Desde tempos imemoriais, o ser humano se vê como parte de uma narrativa maior, algo que transcende sua individualidade. Algumas culturas nos colocaram sob o olhar vigilante de deuses oniscientes, enquanto outras descreveram a realidade como um fluxo cíclico, sem início nem fim. Mas e se estivermos presos em uma peça sem dramaturgo, buscando sentido onde não há um enredo predeterminado?
A ausência de um autor para nossa existência não é apenas um problema religioso ou metafísico, mas uma questão central na história do pensamento. Se não há um escritor cósmico, o que nos resta? Um palco vazio? Um caos desprovido de direção? Ou a liberdade de sermos nossos próprios narradores?
A ilusão do autor: entre o destino e o acaso
O desejo por um autor transcende culturas e épocas. Os gregos atribuíam os eventos da vida aos caprichos dos deuses; o cristianismo colocou Deus como arquiteto supremo; e mesmo na modernidade secular, buscamos narrativas de progresso, evolução e propósito. O problema surge quando essa busca esbarra na realidade absurda: tragédias atingem os justos, vilões prosperam, e o acaso parece guiar tanto a história coletiva quanto as vidas individuais.
Nietzsche, ao declarar a morte de Deus, não estava apenas criticando a religião, mas apontando para uma crise existencial: sem um autor divino, o ser humano perde sua referência de sentido. O niilismo, segundo ele, é o perigo imediato dessa revelação – uma queda no vazio onde nada mais parece importar. Mas Nietzsche não sugere apenas a destruição desse sentido herdado; ele propõe a superação do niilismo por meio da criação de novos valores. O Übermensch, o “além-homem”, seria aquele que assume essa tarefa com plena consciência da ausência de um roteiro cósmico.
Somos personagens ou narradores?
A questão central não é apenas se há um autor, mas se somos meros personagens passivos ou narradores ativos de nossas próprias histórias. Sartre nos dá uma resposta radical: “A existência precede a essência”. Não nascemos com um propósito pré-definido; somos lançados no mundo e cabe a nós criar o sentido. Mas essa liberdade tem um peso: a angústia.
Sartre chama isso de “má-fé” quando fugimos dessa responsabilidade e nos refugiamos em papéis sociais pré-fabricados – o pai exemplar, o trabalhador dedicado, o patriota fervoroso. Essas identidades nos dão um simulacro de segurança, mas, no fundo, não passam de ficções convenientes. Se aceitamos que não há um autor, então assumir a autoria de nossa própria vida significa romper com essas ilusões e encarar o risco da autenticidade.

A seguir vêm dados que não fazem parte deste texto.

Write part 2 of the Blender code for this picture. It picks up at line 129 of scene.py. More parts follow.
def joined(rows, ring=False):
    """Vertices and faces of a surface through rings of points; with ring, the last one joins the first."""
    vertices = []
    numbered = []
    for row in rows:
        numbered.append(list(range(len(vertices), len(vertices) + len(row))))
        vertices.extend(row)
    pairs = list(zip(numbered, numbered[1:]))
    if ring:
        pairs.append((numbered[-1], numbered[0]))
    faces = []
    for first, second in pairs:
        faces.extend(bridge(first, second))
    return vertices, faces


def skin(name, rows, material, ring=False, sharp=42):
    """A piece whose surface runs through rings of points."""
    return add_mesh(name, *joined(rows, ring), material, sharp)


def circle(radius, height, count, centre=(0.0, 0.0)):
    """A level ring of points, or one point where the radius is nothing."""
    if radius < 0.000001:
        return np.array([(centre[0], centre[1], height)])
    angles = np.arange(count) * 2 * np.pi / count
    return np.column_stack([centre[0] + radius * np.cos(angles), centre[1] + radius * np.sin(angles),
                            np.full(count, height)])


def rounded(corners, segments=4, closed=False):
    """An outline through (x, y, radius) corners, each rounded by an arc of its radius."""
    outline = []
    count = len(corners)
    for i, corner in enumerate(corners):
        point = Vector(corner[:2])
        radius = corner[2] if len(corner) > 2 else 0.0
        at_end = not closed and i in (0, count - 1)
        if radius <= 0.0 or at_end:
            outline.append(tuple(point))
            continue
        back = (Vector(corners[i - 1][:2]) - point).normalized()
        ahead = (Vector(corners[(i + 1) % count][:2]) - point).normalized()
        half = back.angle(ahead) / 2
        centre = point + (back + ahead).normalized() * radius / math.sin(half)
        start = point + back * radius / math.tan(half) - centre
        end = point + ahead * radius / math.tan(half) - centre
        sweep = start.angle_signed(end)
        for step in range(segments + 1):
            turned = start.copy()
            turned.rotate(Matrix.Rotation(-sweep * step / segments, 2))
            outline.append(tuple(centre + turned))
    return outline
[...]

O perigo das narrativas falsas
Se somos os narradores de nossas próprias vidas, surge um novo problema: a tendência de criar histórias falsas para nos confortar. A tecnologia e as redes sociais amplificaram esse fenômeno. Construímos versões editadas de nós mesmos, escolhemos quais fragmentos da nossa história mostrar ao mundo, e, muitas vezes, começamos a acreditar nessa versão fabricada.

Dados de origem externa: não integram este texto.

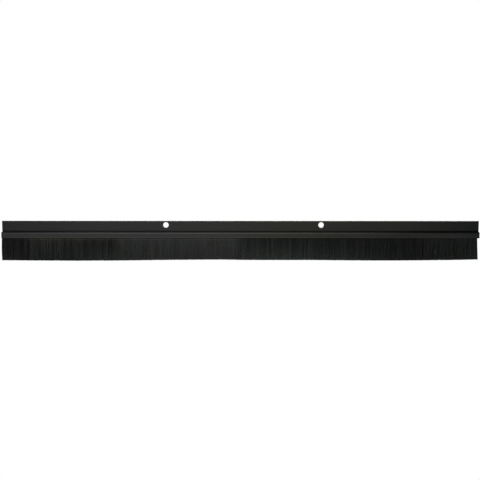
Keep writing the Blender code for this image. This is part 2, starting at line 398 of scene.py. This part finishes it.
def wave(x, seed, length, octaves=3):
    """Smooth random wave of x, about -1 to 1, of the given longest wavelength."""
    r = np.random.default_rng(seed)
    total = np.zeros_like(x)
    for k in range(octaves):
        for _ in range(3):
            total += (0.55**k) * np.sin(2 * math.pi * x / (length * r.uniform(0.7, 1.4) / 2**k) + r.uniform(0, 6.3))
    return total / 3.0


# how the trimmed edge wanders along the row, mm beyond the mean length
TRIM = [(-457, 0.3), (-408, 0.7), (-316, 1.1), (-223, 0.65), (-131, -0.6), (-39, -1.3), (7, -0.5), (70, -0.4),
        (145, -0.4), (237, 0.4), (306, 0.4), (399, -0.5), (455, -1.6)]
# broad tone of the row just below the rib, in its middle and at its tip, partly the hairs' own shade and partly painted
# light and shade: darkest at the left end and near the right end, paler from the left hole to the middle, and with
# painted shade below the rib right of the middle
ROW_TONE_AND_PAINTED_LIGHT = [
    (-455, 0.02, 0.02, 0.15), (-425, 0.02, 0.02, 0.12), (-375, 0.25, 0.2, 0.2), (-340, 0.15, 0.1, 0.12), (-250, 0.12, 0.1, 0.35),
    (-220, 0.3, 0.25, 0.3), (-10, 0.32, 0.28, 0.28), (5, 0.13, 0.2, 0.37), (100, 0.07, 0.13, 0.4), (220, 0.07, 0.08, 0.27),
    (335, 0.02, 0.01, 0.11), (375, 0.13, 0.1, 0.18), (455, 0.16, 0.15, 0.26)]


def free_bristles():
    count = 24000
    steps = 6
    x = X0 + 0.2 * MM + (X1 - X0 - 0.4 * MM) * (np.arange(count) + rng.random(count)) / count
    y = rng.uniform(-1.0, 1.0, count)
    y = np.sign(y) * np.abs(y) ** 0.85 * 1.75 * MM

    # tufts: hairs lean towards the middle of their tuft, and each tuft has a lean of its own
    edges = [X0 - 5 * MM]
    while edges[-1] < X1 + 5 * MM:
        edges.append(edges[-1] + rng.lognormal(math.log(3.4), 0.55) * MM)
    edges = np.array(edges)
    tuft = np.searchsorted(edges, x + rng.normal(0, 0.25 * MM, count)) - 1
    tuft = np.clip(tuft, 0, len(edges) - 2)
    middle = (edges[tuft] + edges[tuft + 1]) / 2
    tufts = len(edges)
    loose = np.where(np.arange(count) % 9 < 5, 0.0, 1.0)  # the others stand straight and fill the row
    ruffled = loose * curve(x / MM, [(-457, 0.25), (-425, 0.3), (-395, 1.4), (-230, 1.2), (-190, 0.6), (110, 0.6), (220, 0.3), (457, 0.25)])
    pull = rng.uniform(0.0, 0.22, tufts)[tuft] * ruffled
    lean = (rng.normal(0, 0.4, tufts)[tuft] * ruffled + 0.6 * wave(x, 3, 0.09)) * MM
    forth = (rng.normal(0, 0.3, tufts)[tuft] * ruffled + 0.3 * wave(x, 5, 0.2)) * MM
    dark = rng.normal(0, 1.0, tufts)[tuft]
    # in the row's left third the tufts gather in clumps about 9 mm wide, with partings between them where the hairs
    # carry painted shade
    own_rng = np.random.default_rng(77)
    parts = np.cumsum(own_rng.lognormal(math.log(8.5), 0.35, 140)) * MM + X0 - 3 * MM
    clump = np.searchsorted(parts, x)
    apart = np.abs(x[:, None] - parts[None, :]).min(axis=1) / MM
    clumped = curve(x / MM, [(-410, 0.0), (-396, 1.0), (-236, 1.0), (-205, 0.35), (-150, 0.15), (60, 0.1), (457, 0.0)])
    parting_painted_shade = np.clip(1.0 - apart / 1.3, 0.0, 1.0) * clumped
    clump_tone = own_rng.normal(0, 0.03, 141)[clump] * clumped
    clump_lean = own_rng.normal(0, 0.9, 141)[clump] * MM * clumped * loose

    stray = rng.random(count) < 0.04
    own = rng.normal(0, 0.14 + 0.12 * loose, count) * MM
    own[stray] = rng.normal(0, 1.8, stray.sum()) * MM
    tip_x = x + pull * (middle - x) + lean + own + clump_lean
    # the row opens out a little at both ends
    outer = np.clip((X0 + 7 * MM - x) / (7 * MM), 0, 1)
    tip_x += 2.4 * MM * np.clip((x - (X1 - 14 * MM)) / (14 * MM), 0, 1) ** 1.5 - 0.7 * MM * outer
    tip_x = np.clip(tip_x, X0 - 0.7 * MM, X1 + 2.5 * MM)
    tip_y = BRUSH_Y + y * 1.45 + forth + rng.normal(0, 0.18, count) * MM
    tip_z = TIP_Z - curve(x / MM, TRIM) * MM + rng.normal(0, 0.28, count) * MM
    tip_z += np.where(rng.random(count) < 0.12, rng.uniform(0.0, 1.6, count), 0.0) * MM

    top = np.full(count, FLEX_Z + 4.2 * MM)
    t = np.array([0.0, 0.08, 0.17, 0.42, 0.7, 1.0])[None, :]
    bend = (rng.normal(0, 0.45, tufts)[tuft] * ruffled + rng.normal(0, 0.14, count) - 1.3 * outer) * MM
    paths = np.zeros((count, steps, 3))
    ease = t**1.35
    paths[..., 0] = x[:, None] + (tip_x - x)[:, None] * ease + bend[:, None] * t * (1 - t) * 2
    paths[..., 1] = (BRUSH_Y + y)[:, None] + (tip_y - BRUSH_Y - y)[:, None] * ease
    paths[..., 2] = top[:, None] + (tip_z - top)[:, None] * t
    radius = (rng.uniform(0.15, 0.22, count) + 0.04 * (1 - loose)) * MM
    radii = radius[:, None] * np.linspace(1.0, 0.86, steps)[None, :]

    at = x / MM
    # the row's tone at root, middle and tip, partly own shade and partly painted light and shade
    root, mid, tip = (curve(at, [(s[0], s[k]) for s in ROW_TONE_AND_PAINTED_LIGHT])[:, None] for k in (1, 2, 3))
    slow = np.where(t < 0.55, root + (mid - root) * (t - 0.17) / 0.38, mid + (tip - mid) * (t - 0.55) / 0.45)
    under_rib_painted_light = curve(at, [(-457, 2.4), (-400, 4.6), (-250, 4.8), (-215, 4.2), (-20, 4.2), (10, 3.0), (60, 2.4), (455, 2.5)])[:, None]
    under_rib_painted_lift = curve(at, [(-440, 0.05), (-412, 0.2), (-395, 0.2), (-372, 0.05), (-340, 0.12), (-312, 0.3), (-250, 0.42), (-225, 0.1), (457, 0.06)])[:, None]
    slow = np.where(t < 0.1, root * under_rib_painted_light + under_rib_painted_lift, slow)  # painted light: the ends just below the rib, in its cast shadow, are painted paler
    # broad painted highlight streaks where bunches of tufts catch the light, strongest in the row's left third
    streak = curve(at, [(-457, 0.004), (-425, 0.004), (-395, 0.06), (-230, 0.05), (-200, 0.011), (0, 0.011), (60, 0.013), (170, 0.006), (455, 0.004)])
    bunch = wave(at, 11, 26.0, 3) * streak * 1.3
    tones = slow + bunch[:, None] * (1.25 - 0.6 * t) + (dark * (0.002 + streak * 0.4) + clump_tone)[:, None] + rng.normal(0, 0.02, count)[:, None]
    # painted shade: hairs near a parting are painted up to 0.6 darker
    tones *= 1.0 - (0.6 * parting_painted_shade)[:, None]
    tones = np.clip(tones, 0.0, 1.5)

    bounds = [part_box(n) for n in SECTIONS]
    cuts = np.array([(a[1].x + b[0].x) / 2 for a, b in zip(bounds, bounds[1:])])
    section = np.searchsorted(cuts, x)
    for i, node in enumerate(SECTIONS):
        pick = section == i
        obj = tubes(f"hair_{i + 1:02d}", paths[pick], radii[pick], tones[pick], HAIR, sides=4)
        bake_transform(obj)
        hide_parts(node)


def root_bundle():
    """The clamped roots: a packed, ribbed mass along the channel, and single folded hairs over the wire at each end."""
    wire_z = (wire_lo.z + wire_hi.z) / 2
    inset = 3.2 * MM
    half = (roots_hi.y - roots_lo.y) / 2 - 0.1 * MM
    top = roots_hi.z - 0.05 * MM
    low = roots_lo.z + 0.2 * MM
    outline = []
    for k in range(9):  # over the wire
        a = math.pi * k / 8
        outline.append((half * math.cos(a), top - half * 0.62 + half * 0.62 * math.sin(a)))
    outline += [(-half, wire_z - 0.9 * MM), (-1.95 * MM, strip_lo.z + 0.5 * MM), (-1.85 * MM, low), (1.85 * MM, low),
                (1.95 * MM, strip_lo.z + 0.5 * MM), (half, wire_z - 0.9 * MM)]
    bm = bmesh.new()
    rings = []
    stations = np.linspace(X0 + inset, X1 - inset, 240)
    for x in stations:
        swell = 1.0 + 0.012 * math.sin(x * 2600) * math.sin(x * 911)
        rings.append([bm.verts.new((x, BRUSH_Y + y * swell, z)) for y, z in outline])
    for a, b in zip(rings, rings[1:]):
        for k in range(len(outline)):
            n = (k + 1) % len(outline)
            bm.faces.new((a[k], a[n], b[n], b[k]))
    bm.faces.new(rings[0])
    bm.faces.new(list(reversed(rings[-1])))
    bmesh.ops.recalc_face_normals(bm, faces=bm.faces)
    mesh = bpy.data.meshes.new("root_mass")
    bm.to_mesh(mesh)
    bm.free()
    tone = mesh.attributes.new("tone", "FLOAT", "POINT")
    tone.data.foreach_set("value", np.full(len(mesh.vertices), 0.3, np.float32))
    mesh.shade_smooth()
    mesh.set_sharp_from_angle(angle=math.radians(50))
    mesh.materials.append(ROOT)
    obj = bpy.data.objects.new("root_mass", mesh)
    bpy.context.scene.collection.objects.link(obj)
    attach(obj, "brush_strip")
    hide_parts("filament_roots")

    for label, x_from, x_to in (("left", X0 + 0.25 * MM, X0 + inset), ("right", X1 - inset, X1 - 0.25 * MM)):
        paths = []
        for layer in range(3):
            r = 1.2 * MM + (0.27 + 0.5 * layer) * MM
            reach = [(r if layer < 2 else r - 0.1 * MM)]
            for x in np.arange(x_from, x_to, 0.5 * MM):
                x = x + rng.uniform(-0.1, 0.1) * MM
                exit_y = (0.55 + 0.55 * layer) * MM
                path = [(-exit_y, strip_lo.z - 0.2 * MM), (-(exit_y + reach[0]) / 2, wire_z - 2.3 * MM)]
                for k in range(9):
                    a = math.pi * (1.0 - k / 8)
                    path.append((reach[0] * math.cos(a), wire_z + reach[0] * math.sin(a)))
                path += [((exit_y + reach[0]) / 2, wire_z - 2.3 * MM), (exit_y, strip_lo.z - 0.2 * MM)]
                paths.append([(x, BRUSH_Y + p[0], p[1]) for p in path])
        paths = np.array(paths)
        radii = np.full(paths.shape[:2], 0.235 * MM)
        tones = np.repeat(rng.uniform(0.25, 0.6, len(paths))[:, None], paths.shape[1], axis=1)
        loops = tubes(f"root_loops_{label}", paths, radii, tones, ROOT, sides=6)
        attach(loops, "brush_strip")


free_bristles()
root_bundle()

# ------------------------------------------------------------------ floor, light


def area(name, place, target, size, energy, color=(1, 1, 1)):
    data = bpy.data.lights.new(name, "AREA")
    data.shape = "RECTANGLE"
    data.size, data.size_y = size
    data.energy = energy
    data.color = color
    obj = bpy.data.objects.new(name, data)
    bpy.context.scene.collection.objects.link(obj)
    place, target = Vector(place), Vector(target)
    obj.matrix_world = Matrix.Translation(place) @ (target - place).to_track_quat("-Z", "Y").to_matrix().to_4x4()
    obj.visible_camera = False
    return obj


def stage():
    bm = bmesh.new()
    for corner in ((-30, -30), (30, -30), (30, 30), (-30, 30)):
        bm.verts.new((*corner, cad_box[0].z - 0.0006))
    bm.faces.new(bm.verts)
    mesh = bpy.data.meshes.new("floor")
    bm.to_mesh(mesh)
    bm.free()
    floor = bpy.data.objects.new("floor", mesh)
    bpy.context.scene.collection.objects.link(floor)
    n = Nodes("floor")
    n.set("Base Color", (0.0, 0.0, 0.0))
    n.set("Roughness", 0.9)
    n.set("Specular IOR Level", 0.0)
    n.set("Emission Color", (1.0, 1.0, 1.0))
    n.set("Emission Strength", 1.0)
    mesh.materials.append(n.mat)
    floor.visible_diffuse = False
    floor.visible_glossy = False
    floor.visible_shadow = False

    world = bpy.data.worlds.new("studio")
    world.use_nodes = True
    tree = world.node_tree
    tree.nodes.clear()
    out = tree.nodes.new("ShaderNodeOutputWorld")
    mix = tree.nodes.new("ShaderNodeMixShader")
    seen = tree.nodes.new("ShaderNodeBackground")
    lit = tree.nodes.new("ShaderNodeBackground")
    path = tree.nodes.new("ShaderNodeLightPath")
    seen.inputs["Color"].default_value = (1, 1, 1, 1)
    seen.inputs["Strength"].default_value = 1.0
    lit.inputs["Color"].default_value = (1, 1, 1, 1)
    lit.inputs["Strength"].default_value = 0.05
    tree.links.new(path.outputs["Is Camera Ray"], mix.inputs["Fac"])
    tree.links.new(lit.outputs[0], mix.inputs[1])
    tree.links.new(seen.outputs[0], mix.inputs[2])
    tree.links.new(mix.outputs[0], out.inputs["Surface"])
    bpy.context.scene.world = world

    centre = (-0.13, -0.006, -0.02)
    high = math.radians(35)
    key = (centre[0], -0.7 * math.cos(high), centre[2] + 0.7 * math.sin(high))
    area("key_softbox", key, centre, (0.98, 0.3), 4.75)
    low = math.radians(-18)
    fill = (centre[0], -0.75 * math.cos(low), centre[2] + 0.75 * math.sin(low))
    area("table_bounce", fill, centre, (1.1, 0.3), 1.2)
    area("back_softbox", (0.0, 1.3, 0.5), (0, 0, -0.03), (1.6, 0.8), 26.0)
    for side in (-1, 1):  # behind the back face and below the top, so that they light the cut ends and put no glare on the long faces
        area(f"end_softbox_{'right' if side > 0 else 'left'}", (side * 1.5, 0.32, -0.22), (side * 0.45, -0.006, -0.02), (0.5, 0.4), 5.0)


stage()
bpy.context.scene.view_settings.view_transform = "Standard"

Nietzsche alertava contra esse tipo de autoengano com o conceito de “ideal ascético” – a tendência de negar a realidade bruta da vida e se apegar a uma narrativa que nos coloca como vítimas, escolhidos ou mártires. Em um mundo onde algoritmos moldam nossa percepção da realidade, essa questão se torna ainda mais urgente: quem está realmente escrevendo nossas histórias? Nós, ou as forças invisíveis que nos influenciam?
Construindo sentido sem um autor
Se o universo não nos dá um roteiro pronto, a alternativa não é o desespero, mas a criação consciente. Aristóteles já sugeria, em sua ética, que o sentido da vida pode ser encontrado na busca da eudaimonia – um florescimento pleno baseado na virtude e na razão. Heidegger, por sua vez, nos lembra que a autenticidade só é possível quando aceitamos nossa finitude e paramos de fugir do nosso próprio ser.
E Camus? Ele nos deixa talvez a resposta mais visceral: se a vida é absurda, que assim seja. Se não há sentido, que criemos o nosso. No mito de Sísifo, ele nos convida a imaginar um homem condenado a empurrar uma rocha eternamente, mas que, ainda assim, encontra alegria no simples ato de existir. “É preciso imaginar Sísifo feliz”, escreve Camus.
Talvez essa seja a chave. Se não há um autor, se não há um roteiro predeterminado, então a tragédia não está na ausência de sentido, mas na recusa de criá-lo. No fim, não somos apenas personagens. Somos narradores – e cabe a nós decidir que tipo de história estamos dispostos a contar.